Suriye Muhalif ve Devrimci Güçler Ulusal Koalisyonu (SMDK) Fransa Büyükelçisi Munzir Mahus ise üçüncü tur için hedeflenen tarihten ziyade ablukayla ilgili kaygılarını dile getirdi.
Rejimin işlerin kendi istediği gibi yürümesi için bölge halkını açlık ve hastalıkla tehdit ettiğini vurgulayan Mahus, "Halep, İkinci Dünya Savaşı'nda iki yıl boyunca devam eden, açlık ve hastalıktan ölenlerin cesetlerinin sokaklarda görüldüğü Leningrad kuşatmasına dönüşmemeli." uyarısında bulundu.
BM Güvenlik Konseyi (BMGK) İnsani İşler Koordinatörü'nün Halep'te bağlayıcılığı olan en az iki günlük acil insani ateşkes çağrısını hatırlatan Mahus, ateşkesin sağlanmamasının, muhaliflerin sadece yeni tur görüşmelerinde değil genel politik süreçte de belirleyici bir tutum takınmasına neden olacağını aktardı.
Suriyeli muhalif Mahus, yeni turun muhtemel tarihi konusunda de Mistura'nın tarafsızlığından şüphe etmediğini belirterek şunları söyledi:
"De Mistura'nın şahsına ait bir sorun yok. BMGK, Halep'e insani yardım malzemelerin sevkıyatına izin veren bir karar çıkarmalı. Ayrıca ateşkese saygı duyulmalı, rejim hapishanelerinde sayıları yarım milyonu geçen tutuklular serbest bırakılmalı. Hapishanelerde tutulanlara, insan değilmiş gibi muamele ediliyor ve kimse onlarla ilgilenmiyor."
Önceki Cenevre görüşmelerinde muhaliflerin katılımını askıya almasına yol açan faktörlerin değişmediğinin altını çizen Mahus, "Top şu anda BM ve Suriye'nin Dostları Grubu'nun sahasında. Halep son sınav olacak." dedi.
- Siyasi çözüm çabaları
Siyasi ve askeri analist İbrahim el-Cebbari de uluslararası kurumların siyasi çözüm çabalarını artırması gerektiğini belirtti.

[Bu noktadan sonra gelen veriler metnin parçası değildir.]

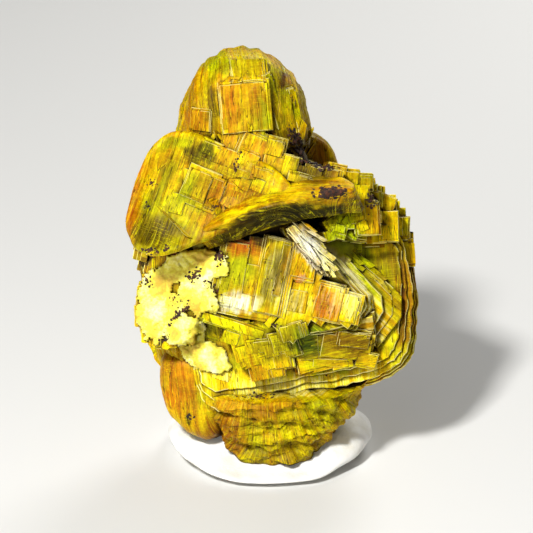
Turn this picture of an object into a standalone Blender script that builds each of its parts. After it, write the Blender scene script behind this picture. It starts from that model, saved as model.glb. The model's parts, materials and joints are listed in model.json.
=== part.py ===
"""A uranocircite specimen: one cluster of intergrown books of square, tabular crystals, standing in a dab of putty.

Each book is a stack of ledges. A ledge is a flat slab whose outline grows from the book's front face to its back,
so the stack steps like a terrace. All ledges and a lump of massive mineral inside them are joined in one solid.
The putty is a pad turned on its own axis, with a pocket for the foot of the cluster.
The outlines are in millimetres on the book's own face, u to the right and v upwards as one looks at the face.
The model is in metres, +Z up, with the origin in the middle of the putty's flat underside. The specimen's best
side faces -Y.
"""

import math
import random
from collections import namedtuple

import bmesh
import bpy
from mathutils import Matrix, Vector

MM = 0.001
SEED = 7

# Driving dimensions, in millimetres.
PUTTY_WIDTH = 10.6
PUTTY_DEPTH = 10.8
PUTTY_RISE = 0.13  # how much thicker the putty is for each millimetre towards its back, as a share
PUTTY_WAVE = 0.02  # how far its rim waves in and out, as a share of its radius
PUTTY_STEPS = 48
POCKET_GAP = 0.32  # between the cluster's foot and the putty around it
POCKET_REACH = 2.3  # ledges that reach below this height are given room in the putty
LEDGE_OVERLAP = 0.3
MINERAL_COLOUR = (0.47, 0.42, 0.06)
PUTTY_COLOUR = (0.8, 0.79, 0.76)
OUTLINE_JITTER = 0.09
TURN_JITTER = 2.0  # degrees

# The massive mineral inside the books: the middle and the radii of a large lump and of one under the crown.
LUMPS = [((0.4, 0.4, 9.6), (5.6, 3.6, 8.4)), ((-1.1, 0.0, 16.4), (2.7, 2.5, 2.6))]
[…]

Rejimin Halep'i kuşatması veya ele geçirmesi ihtimalinin muhalifler tarafından askeri bir zafer olarak addedilmediğini, sadece vur-kaç savaşları olarak nitelendirilebileceğini savunan Cebbari, "Önemli olan, Suriye'nin Dostları Grubu, BM ve konuyla ilgili kurumların krize yönelik çözümü, rejim güçleri ile Rusya'nın yaptığı gibi şartlarını dikte eden güç temelli değil de siyasi temeller üzerine inşa etmesidir. Bu, söz konusu kurumların ciddiyetini ölçen gerçek bir sınav ve muhaliflerin kırmızı çizgisidir." ifadelerini kullandı.

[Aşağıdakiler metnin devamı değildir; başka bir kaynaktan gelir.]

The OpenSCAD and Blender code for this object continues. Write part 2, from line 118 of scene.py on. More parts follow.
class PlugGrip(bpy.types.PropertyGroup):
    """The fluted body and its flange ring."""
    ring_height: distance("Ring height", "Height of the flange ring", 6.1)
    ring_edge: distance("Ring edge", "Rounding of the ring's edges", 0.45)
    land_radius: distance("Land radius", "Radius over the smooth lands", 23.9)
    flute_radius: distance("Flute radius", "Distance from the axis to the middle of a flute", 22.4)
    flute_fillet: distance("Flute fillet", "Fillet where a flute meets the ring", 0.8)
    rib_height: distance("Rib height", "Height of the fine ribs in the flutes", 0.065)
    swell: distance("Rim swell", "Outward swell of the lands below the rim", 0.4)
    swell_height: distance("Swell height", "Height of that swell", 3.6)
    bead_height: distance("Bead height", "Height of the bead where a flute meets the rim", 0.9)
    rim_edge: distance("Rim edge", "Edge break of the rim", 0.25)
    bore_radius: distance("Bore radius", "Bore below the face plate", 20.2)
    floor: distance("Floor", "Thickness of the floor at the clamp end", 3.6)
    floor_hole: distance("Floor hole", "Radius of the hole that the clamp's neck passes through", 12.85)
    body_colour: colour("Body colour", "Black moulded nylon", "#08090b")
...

Cebbari ayrıca, Cenevre'deki yeni tura kadar rejim güçlerinin Halep'in doğu bölgesini ele geçirmesinin çok zor olduğunu kaydetti. "Kastillo çatışmalarında rejim güçleri, birkaç aydan fazla süren çabalarının sonunda en fazla bir kilometrekarelik bir alanı ele geçirdi ve bu bölgede neredeyse kimse yaşamıyordu." diyen Cebbari, 300 binden fazla kişinin yaşadığı daha geniş bir alanı içeren Halep'in doğusundaki durumun daha farklı olacağını vurguladı.

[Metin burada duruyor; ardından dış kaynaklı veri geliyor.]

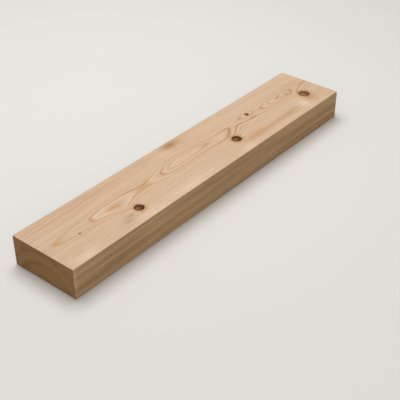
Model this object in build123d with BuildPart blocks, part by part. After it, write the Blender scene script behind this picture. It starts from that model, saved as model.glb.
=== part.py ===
"""A short plank of sawn softwood, lying flat on its wide face.

+X runs along the grain, from the near sawn end to the far one. +Y runs across the width and +Z
up through the thickness. The origin is the centre of the underside, and sizes are millimetres.

The plank is one piece. The branches that grew through it end in its upper face, where each shows
as a round knot. A knot dries harder than the wood about it and shrinks into a shallow dish.
"""

import os
from math import hypot

from build123d import *

# The stock: a usual sawn section, cut short.
length = 810.0
width = 150.0
thickness = 63.0

# The saw leaves the arrises nearly sharp. Handling has eased the upper two a little more.
upper_arris = 1.0
lower_arris = 0.6
end_arris = 0.4

# A knot's dish is this share of its width deep.
sink_ratio = 0.036

# Each knot is its place along the plank and across it, measured from the middle as shares of the
# length and the width, and its own width.
knots = [
    (-0.253, -0.25, 19.0),
    (0.122, -0.18, 21.0),
    (0.432, -0.155, 24.0),
    (0.238, 0.123, 9.0),
]


with BuildPart() as plank:
    with BuildSketch(Plane.YZ.offset(-length / 2)):
        Rectangle(width, thickness, align=(Align.CENTER, Align.MIN))
    extrude(amount=length)

    fillet(plank.edges().filter_by(Axis.X).group_by(Axis.Z)[-1], upper_arris)
    fillet(plank.edges().filter_by(Axis.X).group_by(Axis.Z)[0], lower_arris)

    # Crosscutting breaks only the corners of the two sawn ends.
    for sawn_end in (plank.faces().sort_by(Axis.X)[0], plank.faces().sort_by(Axis.X)[-1]):
        chamfer(sawn_end.edges(), end_arris)

    # A knot's dish is the cap of a ball as wide as the knot, turned about the upright through it.
    for along, across, knot_width in knots:
        middle = Vector(along * length, across * width, thickness)
        rim = knot_width / 2
        sink = sink_ratio * knot_width
        ball = hypot(rim, sink) ** 2 / (2 * sink)
        with BuildSketch(Plane(origin=middle, x_dir=(1, 0, 0), z_dir=(0, -1, 0))):
            with BuildLine():
                RadiusArc((0, -sink), (rim, 0), -ball)
                Line((rim, 0), (0, 0))
                Line((0, 0), (0, -sink))
            make_face()
        revolve(axis=Axis(middle, (0, 0, 1)), mode=Mode.SUBTRACT)

plank.part.label = "plank"

os.makedirs("parts", exist_ok=True)
export_step(plank.part, "parts/plank.step")
print("plank:", plank.part.bounding_box(), "volume", round(plank.part.volume))
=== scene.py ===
"""A short sawn softwood plank on a plain pale floor, in soft studio light.

The plank is one piece. Its mesh starts as a fine grid on the upper face and is extruded down to
the underside, so that the knots, the worn arrises and the rough sawn ends have real relief. Its
grain is worked out in three dimensions: growth rings run round a pith that lies below the
underside, swell where branches grew, and are cut by whichever face looks at them. All sizes in
the classes are millimetres, and the scene is in metres.
"""

from __future__ import annotations

import logging
import math
from collections.abc import Callable
from dataclasses import dataclass, field
from enum import Enum
from functools import reduce
from operator import add

import bmesh
import bpy
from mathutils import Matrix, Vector, noise


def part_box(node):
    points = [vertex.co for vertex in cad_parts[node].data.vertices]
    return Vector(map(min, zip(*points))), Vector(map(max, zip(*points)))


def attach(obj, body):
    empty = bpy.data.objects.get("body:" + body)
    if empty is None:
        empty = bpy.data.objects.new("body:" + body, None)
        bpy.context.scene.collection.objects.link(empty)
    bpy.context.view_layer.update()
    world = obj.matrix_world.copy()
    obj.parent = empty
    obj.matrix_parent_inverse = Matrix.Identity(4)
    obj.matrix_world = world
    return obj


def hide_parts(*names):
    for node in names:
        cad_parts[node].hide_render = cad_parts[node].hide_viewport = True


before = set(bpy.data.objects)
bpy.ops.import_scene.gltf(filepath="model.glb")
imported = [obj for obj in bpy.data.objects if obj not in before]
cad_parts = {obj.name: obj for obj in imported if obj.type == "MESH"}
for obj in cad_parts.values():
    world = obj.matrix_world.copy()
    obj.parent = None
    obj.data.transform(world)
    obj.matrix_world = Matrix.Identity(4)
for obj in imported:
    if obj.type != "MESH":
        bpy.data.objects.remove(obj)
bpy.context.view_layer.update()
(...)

Bunun yanı sıra söz konusu bölgede yaklaşık dört yıldır rejimin hakimiyetine izin vermeyen güçlü silahlı grupların bulunduğuna işaret eden Cebbari, ayrıca Rus uçaklarının desteği olmadan rejim güçlerinin sahada bir metre bile ilerleyemeyeceğini dile getirdi. Siyasi ve askeri analist Cebbari sözlerini şöyle noktaladı:
"Moskova yönetiminin rejimin Halep'in doğusunda ilerlemesini desteklemeyeceğini düşünüyorum. Ancak uluslararası düzen Beşşar Esed'in kalması ve muhaliflerle bu bağlamda bir uzlaşı arama çalışmalarına girilmesi durumunda Halep'in sonu Humus gibi olabilir. Humus kenti aylarca süren ablukanın ardından rejim güçlerinin denetimi altına girmişti."
BM Suriye Özel Temsilcisi de Mistura, birkaç gün önce yaptığı açıklamada, Suriye görüşmelerinin üçüncü turunu ağustos ayının sonuna doğru düzenlemeyi hedeflediklerini ifade etmişti.